:: WRITTEN REQUEST ::
Output the material beneath exactly, leaving nothing out.

==========

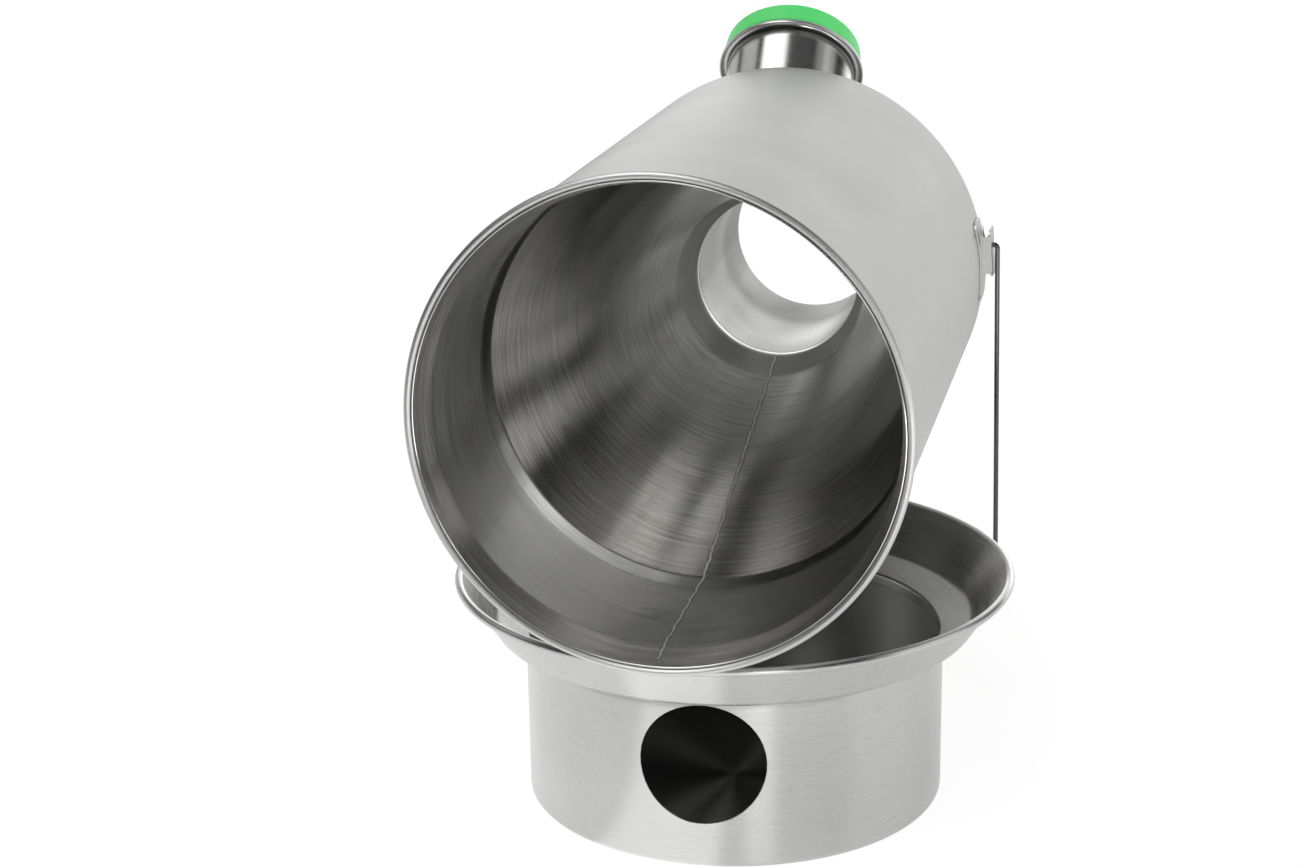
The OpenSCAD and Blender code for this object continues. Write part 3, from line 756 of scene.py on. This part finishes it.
class OpenSpin:
    """An outline turned about z, with a window left open in both its sides for a hole."""

    def __init__(self, outline, place, columns, start, scale_r, middle, half, sides, closed=True):
        """The window runs from each side's first row to its last, and half columns each way from
        the azimuth middle, in radians."""
        self.skin, self.outline, self.place = Skin(), outline, place
        self.start, self.scale_r, self.middle = math.radians(start), scale_r, middle
        step = TAU/columns
        centre = round(((middle - self.start) % TAU)/step)
        self.columns = centre - half, centre + half
        keep = np.ones((len(outline), columns), bool)
        for rows in sides:
            keep[slice(*rows), slice(*self.columns)] = False
        self.grid = add_spun(self.skin, outline, place, columns, start, closed, scale_r, keep)
        away = self.start + step*np.arange(columns) - middle
        self.away = away - TAU*np.round(away/TAU)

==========

:: FULL ANSWER ::
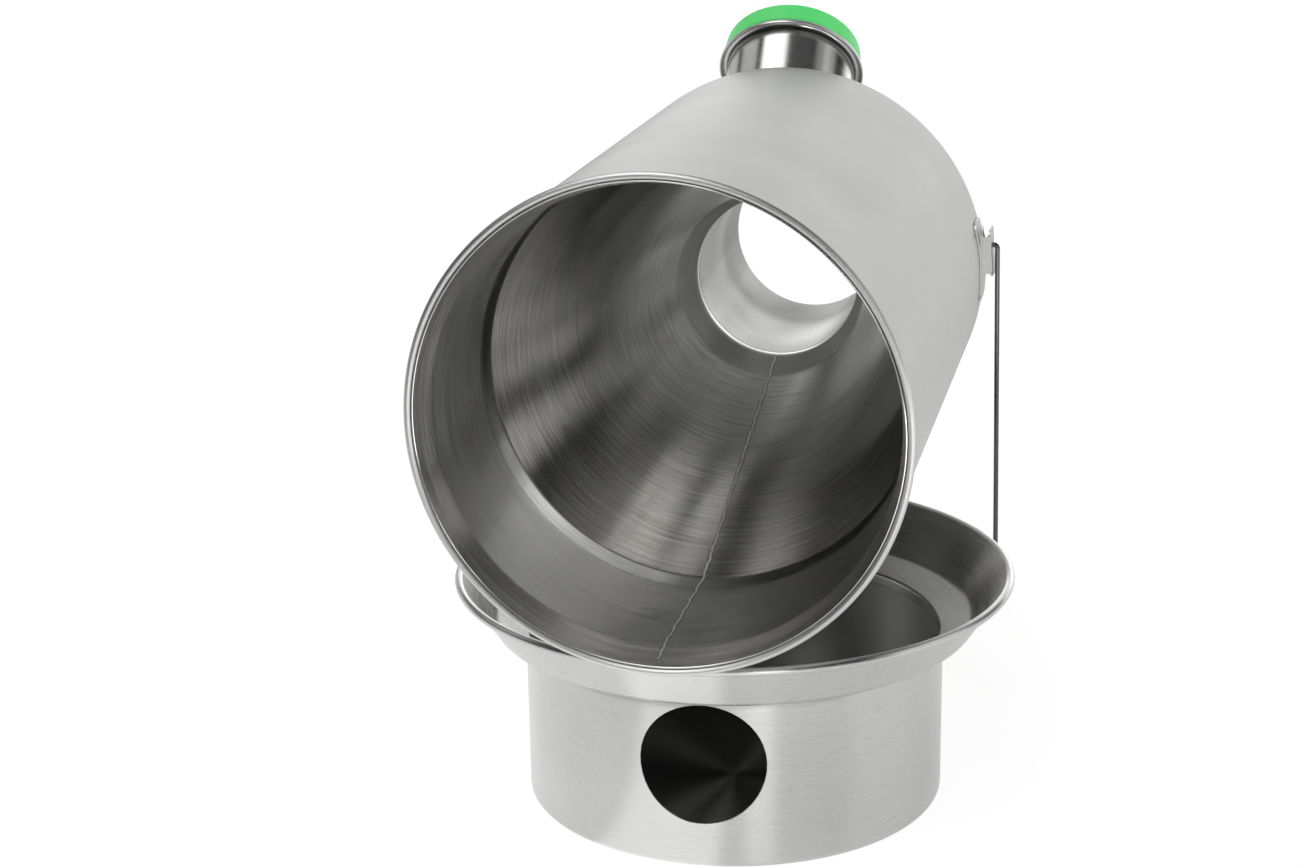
The OpenSCAD and Blender code for this object continues. Write part 3, from line 756 of scene.py on. This part finishes it.
class OpenSpin:
    """An outline turned about z, with a window left open in both its sides for a hole."""

    def __init__(self, outline, place, columns, start, scale_r, middle, half, sides, closed=True):
        """The window runs from each side's first row to its last, and half columns each way from
        the azimuth middle, in radians."""
        self.skin, self.outline, self.place = Skin(), outline, place
        self.start, self.scale_r, self.middle = math.radians(start), scale_r, middle
        step = TAU/columns
        centre = round(((middle - self.start) % TAU)/step)
        self.columns = centre - half, centre + half
        keep = np.ones((len(outline), columns), bool)
        for rows in sides:
            keep[slice(*rows), slice(*self.columns)] = False
        self.grid = add_spun(self.skin, outline, place, columns, start, closed, scale_r, keep)
        away = self.start + step*np.arange(columns) - middle
        self.away = away - TAU*np.round(away/TAU)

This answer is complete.